If you read widely, you will have seen hundreds, maybe thousands, of situations in which one responsibility a person senses is pitted against another responsibility that same person senses. If you don’t read at all but you are old and thoughtful enough to seriously review your past, you will also have seen hundreds, maybe thousands, of situations like this in your own personal history, and that of others you know well.

Cutting To The Chase

Boy oh boy was I ever about to sprawl out and produce a nine-volume treatise on ethics and responsibility. From my simple dog-like goodness, I will spare us all. Instead, I will sum up my beliefs:

  • that the modern synthesis is the best current way we have of shipping more value faster, whenever that value depends on logically branching code with lifetime longer than half a day.
  • that I don’t honor my own sense of responsibility at all times, because I am weak or foolish, or because I carry conflicting senses simultaneously.
  • that it is not for me to say what is responsible or irresponsible — global words — about any local context involving people who are strangers to me.
  • that “doing your job well” is very often not dependent on shipping more value faster.
  • that “doing your job well” can mean many things that are not good for you or the company you work for.
  • that “doing your job well” is in any case not particularly more important to me than any number of other responsibilities I carry.

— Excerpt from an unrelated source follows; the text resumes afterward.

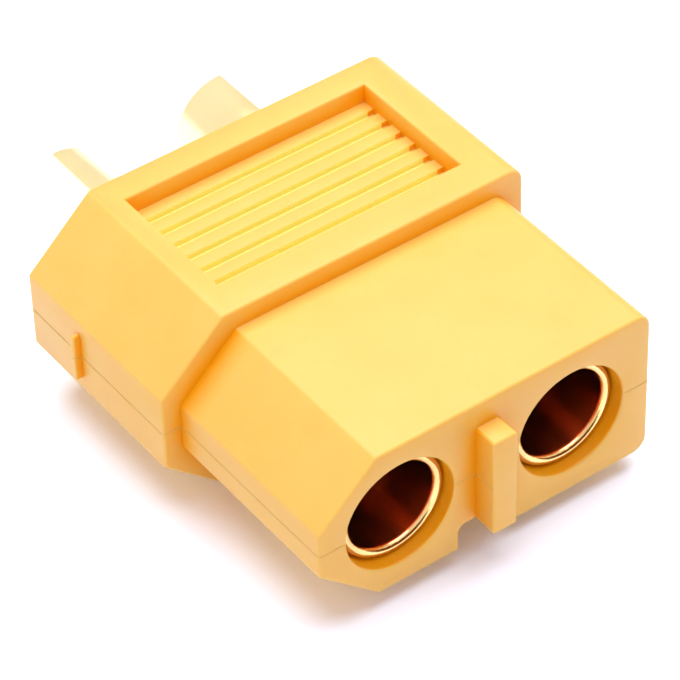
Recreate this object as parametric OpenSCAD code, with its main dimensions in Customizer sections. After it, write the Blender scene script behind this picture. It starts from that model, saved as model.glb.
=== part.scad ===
// Two-pole battery plug with female contacts.
// A one-piece moulded housing holds two identical turned contacts. The narrow nose enters the
// mating shell, and its two bevels on one side key it. The wide grip behind it carries a sunk,
// grooved panel on both faces and a small fin on both sides.
// The contacts run along Y: the mating face looks along -Y and the solder cups stick out along +Y.
// The origin is the middle of the underside of the bounding box. All sizes are millimetres.

/* [Nose] */
// Width of the nose that enters the mating shell
nose_w = 13.9; // [13.4:0.1:15]
// Height of the nose
nose_h = 6.3; // [5.9:0.1:7.2]
// Length of the nose, from the mating face to the shoulder
nose_len = 7.9; // [6:0.1:9]
// Width of the two bevels that key the nose
nose_bevel_w = 2.4; // [1.6:0.1:2.6]
// Height of the two bevels that key the nose
nose_bevel_h = 2.2; // [1.4:0.1:2.3]
// Radius of the two corners on the square side of the nose
nose_corner_r = 0.6; // [0.2:0.1:1]

/* [Grip] */
// How far the shoulder stands out at the sides
shoulder_w = 0.75; // [0.4:0.05:1.5]
// How far the shoulder stands out above and below
shoulder_h = 0.8; // [0.5:0.05:1.5]
// Length of the grip, from the shoulder to the rear face
grip_len = 8.2; // [7.8:0.1:12]
// Width of the two bevels of the grip
grip_bevel_w = 2.65; // [1.8:0.05:3.2]
// Height of the two bevels of the grip
grip_bevel_h = 2.4; // [1.6:0.1:2.6]
// Radius of the two corners on the square side of the grip
grip_corner_r = 0.6; // [0.2:0.1:1]

/* [Grip panel] */
// How deep the panel is sunk into the face
panel_depth = 0.8; // [0.4:0.05:0.9]
// Length of the panel along the plug
panel_len = 5.6; // [3:0.1:6]
// Land between the shoulder and the panel
panel_front_land = 1.45; // [0.8:0.05:1.6]
// Land between the edge of the bevel and the panel
panel_bevel_land = 0.85; // [0.5:0.05:2]
// Land between the square side and the panel
panel_side_land = 1.65; // [1:0.05:3]
// Distance from one groove of the panel to the next
groove_pitch = 0.82; // [0.6:0.02:1.4]
// Width of a groove
groove_w = 0.28; // [0.15:0.01:0.4]
// Depth of a groove below the panel
groove_depth = 0.2; // [0.1:0.01:0.3]

/* [Fins] */
// Height of the fin on each side
fin_h = 2; // [1:0.1:3]
// Thickness of a fin along the plug
fin_t = 0.2; // [0.2:0.05:0.8]
// How far a fin stands out
fin_reach = 0.3; // [0.2:0.05:0.8]
// Distance from the rear face to the fins
fin_inset = 3; // [1:0.1:4]

/* [Key] */
// Thickness of the upright rib between the sockets
key_w = 1; // [0.7:0.05:1.2]
// How far the rib stands out of the mating face
key_reach = 1; // [0.5:0.1:2]
// Width of the keyway along the underside of the nose
keyway_w = 2.4; // [1.4:0.1:2.6]
// Depth of the keyway
keyway_depth = 1.05; // [0.5:0.05:1.2]
// Radius of the keyway's inner corners
keyway_r = 0.3; // [0.1:0.05:0.45]

/* [Contacts] */
// Distance between the two contact axes
contact_pitch = 7.2; // [7:0.05:7.6]
// Outside diameter of a contact where the housing holds it
contact_d = 4.3; // [4:0.05:4.5]
// Diameter of the socket, for the mating pin
socket_d = 3.5; // [3:0.05:3.6]
// Depth of the socket, from the contact's rim
socket_depth = 8.2; // [6:0.1:8.8]
// How far the contact's rim lies behind the mating face
rim_recess = 0.45; // [0.2:0.05:1.2]
// Chamfer on the rim of the socket
rim_chamfer = 0.12; // [0.05:0.01:0.15]
// Outside diameter of the solder cup
cup_d = 4; // [3.9:0.05:4.3]
// Inside diameter of the solder cup
cup_bore_d = 3.3; // [2.8:0.05:3.4]
// Depth of the solder cup, from its end
cup_depth = 7.8; // [6:0.1:8]
// How far the solder cup sticks out of the rear face
cup_reach = 4.6; // [3.4:0.1:5]
// Length of the cup behind the rear face that stays fully round
cup_round_len = 0.9; // [0.3:0.1:1.2]
// Length of the slope that opens the cup to a half round
cup_slope_len = 1; // [0.6:0.1:1.6]
// How far the half round reaches past the contact's axis on its open side
cup_lip = 0.1; // [0:0.05:0.3]

/* [Seats] */
// Radial and axial clearance between a contact and the housing
seat_gap = 0.07; // [0.03:0.01:0.15]
// Depth of the groove round a contact that the housing's inner ring snaps into
snap_depth = 0.2; // [0.1:0.01:0.25]
// Length of that groove
snap_len = 1.2; // [0.8:0.1:1.6]
// Distance from the rear face to the middle of that groove
snap_inset = 4.1; // [3.8:0.1:4.3]

/* [Hidden] */
$fn = 96;

housing_color = [0.98, 0.78, 0.28];
gold_color = [0.93, 0.76, 0.42];

// The square side is the positive one, and the bevelled side is the negative one.
positive_side = 1;
negative_side = -1;

housing_len = nose_len + grip_len;
grip_w = nose_w + 2 * shoulder_w;
grip_h = nose_h + 2 * shoulder_h;
cup_end = housing_len + cup_reach;

// A cut reaches this far past the faces that it opens.
over = 1;
// A rib or fin starts this far inside the wall that carries it.
root = 0.5;

hole_r = contact_d / 2 + seat_gap;
snap_y = housing_len - snap_inset;
drill_half_angle = 59;

panel_x = [-grip_w / 2 + grip_bevel_w + panel_bevel_land, grip_w / 2 - panel_side_land];
panel_y = nose_len + panel_front_land;
groove_count = floor((panel_len - groove_w / 2) / groove_pitch);

// From the middle of the mating face to the origin
origin_shift = [0, (key_reach - cup_end) / 2, grip_h / 2];

// Carries an outline drawn in X and Z along Y, from y0 to y1.
module along_y(y0, y1)
    translate([0, y1, 0])
        rotate([90, 0, 0])
            linear_extrude(y1 - y0)
                children();

// Keyed outline: a bevel above and below at -X, and a round corner above and below at +X.
module keyed_outline(w, h, bevel_w, bevel_h, corner_r) {
    polygon([
        [-w / 2, bevel_h - h / 2],
        [-w / 2 + bevel_w, -h / 2],
        [w / 2 - corner_r, -h / 2],
        [w / 2 - corner_r, h / 2],
        [-w / 2 + bevel_w, h / 2],
        [-w / 2, h / 2 - bevel_h]
    ]);
    translate([0, corner_r - h / 2])
        square([w / 2, h - 2 * corner_r]);
    for (side = [-1, 1])
        translate([w / 2 - corner_r, side * (h / 2 - corner_r)])
            circle(corner_r);
}

module nose() {
    along_y(0, nose_len + root)
        keyed_outline(nose_w, nose_h, nose_bevel_w, nose_bevel_h, nose_corner_r);
}

module grip() {
    along_y(nose_len, housing_len)
        keyed_outline(grip_w, grip_h, grip_bevel_w, grip_bevel_h, grip_corner_r);
}

// The rib ends above and below where the keyway's ceiling lies.
module key_rib() {
    key_h = nose_h - 2 * keyway_depth;
    translate([-key_w / 2, -key_reach, -key_h / 2])
        cube([key_w, key_reach + root, key_h]);
}

module fins() {
    translate([-grip_w / 2 - fin_reach, housing_len - fin_inset - fin_t, -fin_h / 2])
        cube([grip_w + 2 * fin_reach, fin_t, fin_h]);
}

// Slot along the underside of the nose, with round inner corners, up to the shoulder.
module keyway() {
    along_y(-over, nose_len)
        translate([0, -nose_h / 2]) {
            translate([-keyway_w / 2, -over])
                square([keyway_w, over + keyway_depth - keyway_r]);
            translate([keyway_r - keyway_w / 2, -over])
                square([keyway_w - 2 * keyway_r, over + keyway_depth]);
            for (side = [-1, 1])
                translate([side * (keyway_w / 2 - keyway_r), keyway_depth - keyway_r])
                    circle(keyway_r);
        }
}

// Sunk panel in the upper face of the grip, with grooves across its floor.
module grip_panel() {
    panel_w = panel_x[1] - panel_x[0];
    translate([panel_x[0], panel_y, grip_h / 2 - panel_depth])
        cube([panel_w, panel_len, panel_depth + over]);
    for (i = [1:groove_count])
        translate([panel_x[0], panel_y + i * groove_pitch - groove_w / 2,
                   grip_h / 2 - panel_depth - groove_depth])
            cube([panel_w, groove_w, groove_depth + over]);
}

// Through hole for one contact, with the ring that snaps into the contact's groove left standing.
module contact_hole() {
    ring_r = hole_r - snap_depth;
    ring_half = snap_len / 2 - seat_gap;
    rotate([-90, 0, 0])
        rotate_extrude()
            polygon([
                [0, -over],
                [hole_r, -over],
                [hole_r, snap_y - ring_half],
                [ring_r, snap_y - ring_half],
                [ring_r, snap_y + ring_half],
                [hole_r, snap_y + ring_half],
                [hole_r, housing_len + over],
                [0, housing_len + over]
            ]);
}

module housing() {
    color(housing_color)
        translate(origin_shift)
            difference() {
                union() {
                    nose();
                    grip();
                    key_rib();
                    fins();
                }
                keyway();
                grip_panel();
                mirror([0, 0, 1])
                    grip_panel();
                for (side = [positive_side, negative_side])
                    translate([side * contact_pitch / 2, 0, 0])
                        contact_hole();
            }
}

// Turned blank of a contact: socket at the front, solid web with the snap groove, cup behind.
module contact_blank() {
    rod_r = contact_d / 2;
    socket_r = socket_d / 2;
    cup_r = cup_d / 2;
    cup_bore_r = cup_bore_d / 2;
    snap_r = rod_r - snap_depth;
    socket_end = rim_recess + socket_depth;
    cup_floor = cup_end - cup_depth;
    rod_end = housing_len - seat_gap;
    rotate([-90, 0, 0])
        rotate_extrude()
            polygon([
                [0, socket_end + socket_r / tan(drill_half_angle)],
                [socket_r, socket_end],
                [socket_r, rim_recess + rim_chamfer],
                [socket_r + rim_chamfer, rim_recess],
                [rod_r - rim_chamfer, rim_recess],
                [rod_r, rim_recess + rim_chamfer],
                [rod_r, snap_y - snap_len / 2],
                [snap_r, snap_y - snap_len / 2],
                [snap_r, snap_y + snap_len / 2],
                [rod_r, snap_y + snap_len / 2],
                [rod_r, rod_end],
                [cup_r, rod_end],
                [cup_r, cup_end],
                [cup_bore_r, cup_end],
                [cup_bore_r, cup_floor],
                [0, cup_floor - cup_bore_r / tan(drill_half_angle)]
            ]);
}

// Cut that opens the cup towards +X: a slope down to the lip, then a flat half round.
module cup_cut() {
    slope_start = housing_len + cup_round_len;
    slope_end = slope_start + cup_slope_len;
    reach = cup_d / 2;
    translate([0, 0, -reach - over])
        linear_extrude(2 * (reach + over))
            polygon([
                [cup_lip, slope_end],
                [reach, slope_start],
                [reach + over, slope_start],
                [reach + over, cup_end + over],
                [cup_lip, cup_end + over]
            ]);
}

// One contact, with its cup open towards the nearer side of the housing.
module contact(side) {
    color(gold_color)
        translate(origin_shift)
            translate([side * contact_pitch / 2, 0, 0])
                difference() {
                    contact_blank();
                    rotate([0, side > 0 ? 0 : 180, 0])
                        cup_cut();
                }
}

module positive_contact() {
    contact(positive_side);
}

module negative_contact() {
    contact(negative_side);
}

housing();
positive_contact();
negative_contact();
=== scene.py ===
"""Looks of a two-pole battery lead connector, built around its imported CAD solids.

The housing is moulded nylon and the two contacts are gold plated. All three get rounded edges,
and the housing gets the fine line that its mould halves leave. All lengths are metres.
"""

from math import cos, radians, sin

import bmesh
import bpy
from mathutils import Matrix, Vector


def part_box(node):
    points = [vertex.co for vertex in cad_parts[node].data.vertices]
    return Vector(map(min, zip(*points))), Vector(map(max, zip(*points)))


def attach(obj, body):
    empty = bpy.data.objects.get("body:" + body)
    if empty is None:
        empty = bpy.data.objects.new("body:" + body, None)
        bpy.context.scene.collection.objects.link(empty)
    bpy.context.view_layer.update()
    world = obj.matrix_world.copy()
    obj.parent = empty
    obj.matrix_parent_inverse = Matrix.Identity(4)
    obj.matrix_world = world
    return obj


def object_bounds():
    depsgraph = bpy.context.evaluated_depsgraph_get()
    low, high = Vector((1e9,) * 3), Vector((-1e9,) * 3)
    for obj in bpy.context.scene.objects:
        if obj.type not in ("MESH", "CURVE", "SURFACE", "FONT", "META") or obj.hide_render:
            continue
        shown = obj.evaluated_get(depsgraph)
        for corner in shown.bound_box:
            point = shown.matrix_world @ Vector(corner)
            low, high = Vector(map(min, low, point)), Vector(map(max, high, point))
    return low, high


MM = 0.001
WHITE = (1.0, 1.0, 1.0, 1.0)
WARM = (1.0, 0.68, 0.56, 1.0)

# Camera: where it stands, seen from the middle of the part
VIEW_AZIMUTH = radians(-34.91)
VIEW_ELEVATION = radians(42.37)
VIEW_ROLL = radians(-1.995)
VIEW_DISTANCE = 134.3 * MM
VIEW_AIM_OFFSET = Vector((-0.15, -1.74, 0.0)) * MM
LENS_MM = 205.5
SENSOR_MM = 36.0
CLIP_START = 10 * MM

# Dark card in front, which only reflections show
CARD_DISTANCE = 20 * MM
CARD_HEIGHT = 13 * MM
CARD_SPAN = (-6 * MM, 24 * MM)
CARD_COLOR = (0.22, 0.06, 0.03, 1.0)

# Floor and background: what lights the part, and what the camera and reflections see
FLOOR_SIZE = 0.32
FLOOR_ALBEDO = (0.86, 0.86, 0.86, 1.0)
FLOOR_SEEN = (1.17, 1.34, 1.62, 1.0)
AMBIENT_STRENGTH = 0.44
AMBIENT_COLOR = (1.0, 0.80, 0.84, 1.0)

# Lamps: name, place from the middle of the part, diameter, watts, color
LAMPS = (
    ("overhead", (0.03, 0.03, 0.26), 0.32, 0.82, WHITE),
    ("left", (-0.25, 0.0, 0.06), 0.14, 0.06, WARM),
    ("front", (-0.02, -0.25, 0.06), 0.14, 0.04, WARM),
)

# Edge rounding, on top of the solids: the widest, and the share of it on finer edges.
# At 0.08 mm the contacts' flat rims come out wrong, as faces across the sockets.
HOUSING_ROUNDING = 0.1 * MM
CONTACT_ROUNDING = 0.09 * MM
ROUNDING_SEGMENTS = 3
FIN_SHARE = 0.9
GROOVE_SHARE = 0.3
SHARP_ANGLE = radians(28)
SMOOTH_ANGLE = radians(38)
WELD_DISTANCE = 0.002 * MM
PLANAR_ANGLE = radians(0.6)

# Line between the mould halves
LINE_RADIUS = 0.018 * MM
LINE_SIDES = 8
LINE_MARGIN = 0.05 * MM

# Places on the housing, from the sides, front end, and top of the part's box
FIN_ZONE = 0.28 * MM
BEHIND_SHOULDER = 9.2 * MM
GROOVE_EDGE_DEPTH = 0.75 * MM
# Depth below the top where the band with the grooves' painted light begins
GROOVE_TINT_DEPTH = 0.81 * MM
GROOVE_ZONE = 0.35 * MM
PANEL_START = 10.3 * MM
PANEL_END = 15.8 * MM
PANEL_REACH = 5.8 * MM

# Distances from a contact's axis: just past the socket's wall, and past the contact's own radius
SOCKET_RADIUS = 1.775 * MM
HOLE_MARGIN = 0.09 * MM
LINE_CLEARANCE = 0.15 * MM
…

If you are a working programmer, you are a grown-up.

You are in the difficult position of balancing dozens of competing needs, using only your heart and body and mind, and I am well aware that this is a task far more demanding in real life than it seems, on paper, in a blog, or spoken by an idol. I won’t do that for you because I can’t do that for you. I only sometimes manage to do it for me.

In One (Long) Sentence

Please don’t take me, even in a crabby mood, as someone who assesses your sense of responsibility, commitment, or heaven forbid, morality, on the basis of whether or not you do TDD or any other part of the modern synthesis in your job.